> Task: Identify each line in the records below that contains the word "picks", and copy it.

■ ■ ■ ■ ■ ■ ■

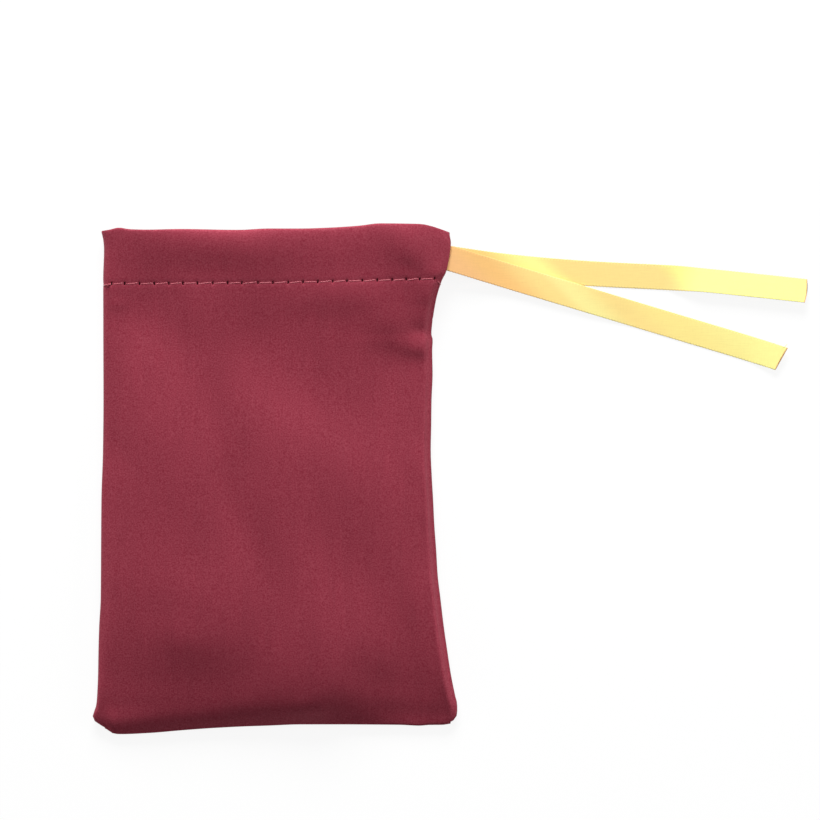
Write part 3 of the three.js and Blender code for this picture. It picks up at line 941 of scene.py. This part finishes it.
# The table is a sheet of white paper, lit so that it goes to pure white round the pouch and
# keeps only a soft shadow. Plain soft lamps stand beyond the mouth and at both sides.
paper = bpy.data.materials.new("white_paper")
paper.use_nodes = True
nodes, links = paper.node_tree.nodes, paper.node_tree.links
shader = nodes["Principled BSDF"]
shader.inputs["Base Color"].default_value = (0.8, 0.8, 0.8, 1)
shader.inputs["Roughness"].default_value = 0.9
shader.inputs["Specular IOR Level"].default_value = 0.0
glow = nodes.new("ShaderNodeEmission")
glow.inputs["Strength"].default_value = 1.04
rays = nodes.new("ShaderNodeLightPath")
seen = rays.outputs["Is Camera Ray"]
for kind in ("Is Glossy Ray", "Is Transmission Ray"):
    either = nodes.new("ShaderNodeMath")
    either.operation = "MAXIMUM"
    links.new(seen, either.inputs[0])
    links.new(rays.outputs[kind], either.inputs[1])
    seen = either.outputs["Value"]
dimmed = nodes.new("ShaderNodeMixShader")
dimmed.inputs["Fac"].default_value = 0.86
links.new(shader.outputs["BSDF"], dimmed.inputs[1])
links.new(glow.outputs["Emission"], dimmed.inputs[2])
chosen = nodes.new("ShaderNodeMixShader")
links.new(seen, chosen.inputs["Fac"])
links.new(shader.outputs["BSDF"], chosen.inputs[1])
links.new(dimmed.outputs["Shader"], chosen.inputs[2])
links.new(chosen.outputs["Shader"], nodes["Material Output"].inputs["Surface"])

reach, table_z = 2500, -0.02
corners = [(-reach, -reach), (reach, -reach), (reach, reach), (-reach, reach)]
table = mesh_piece("paper_table", [(x, y, table_z) for x, y in corners], [(0, 1, 2, 3)], [paper])


def soft_lamp(name, place, size, power):
    """A lamp with a soft box before it, which faces the pouch."""
    light = bpy.data.lights.new(name, "AREA")
    light.shape = "RECTANGLE"
    light.size, light.size_y = size
    light.energy = power
    holder = bpy.data.objects.new(name, light)
    holder.location = place
    holder.rotation_euler = holder.location.to_track_quat("Z", "Y").to_euler()
    bpy.context.collection.objects.link(holder)


soft_lamp("lamp_beyond_mouth", (-0.05, 0.85, 0.42), (0.6, 0.4), 15.1)
soft_lamp("lamp_left", (-0.8, 0.05, 0.3), (0.5, 0.4), 1.35)
soft_lamp("lamp_right", (0.85, 0.05, 0.3), (0.5, 0.4), 2.95)

white_room = bpy.data.worlds.new("white_room")
white_room.use_nodes = True
bpy.context.scene.world = white_room
white_room.node_tree.nodes["Background"].inputs["Color"].default_value = (1, 1, 1, 1)
white_room.node_tree.nodes["Background"].inputs["Strength"].default_value = 0.18
bpy.context.scene.view_settings.view_transform = "Standard"
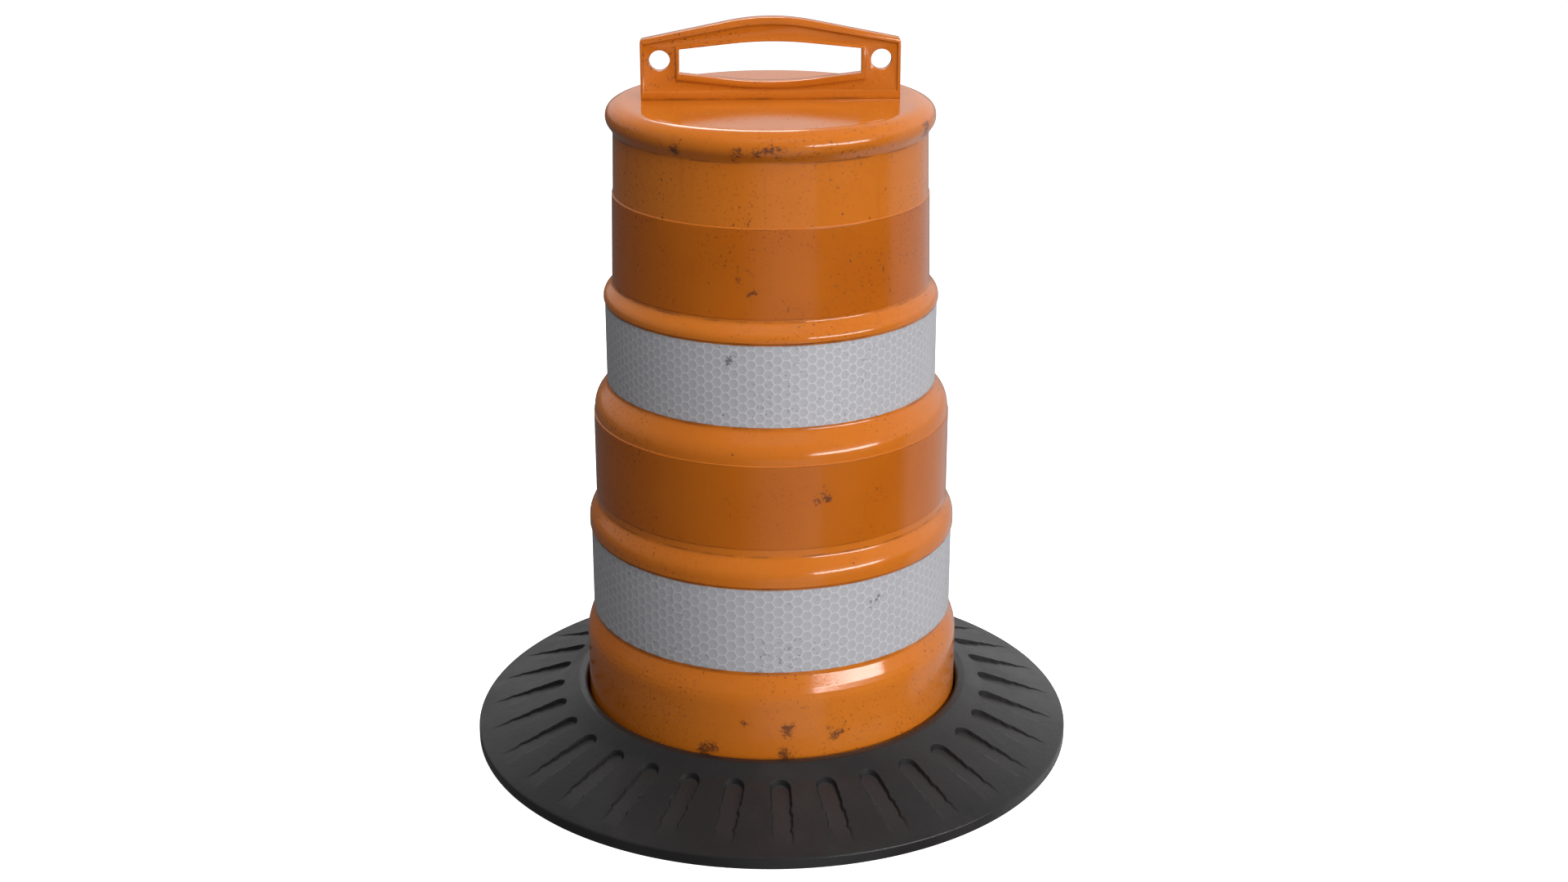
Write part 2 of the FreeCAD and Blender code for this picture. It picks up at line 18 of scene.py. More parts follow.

■ ■ ■ ■ ■ ■ ■

> Exercise output:
Write part 3 of the three.js and Blender code for this picture. It picks up at line 941 of scene.py. This part finishes it.
Write part 2 of the FreeCAD and Blender code for this picture. It picks up at line 18 of scene.py. More parts follow.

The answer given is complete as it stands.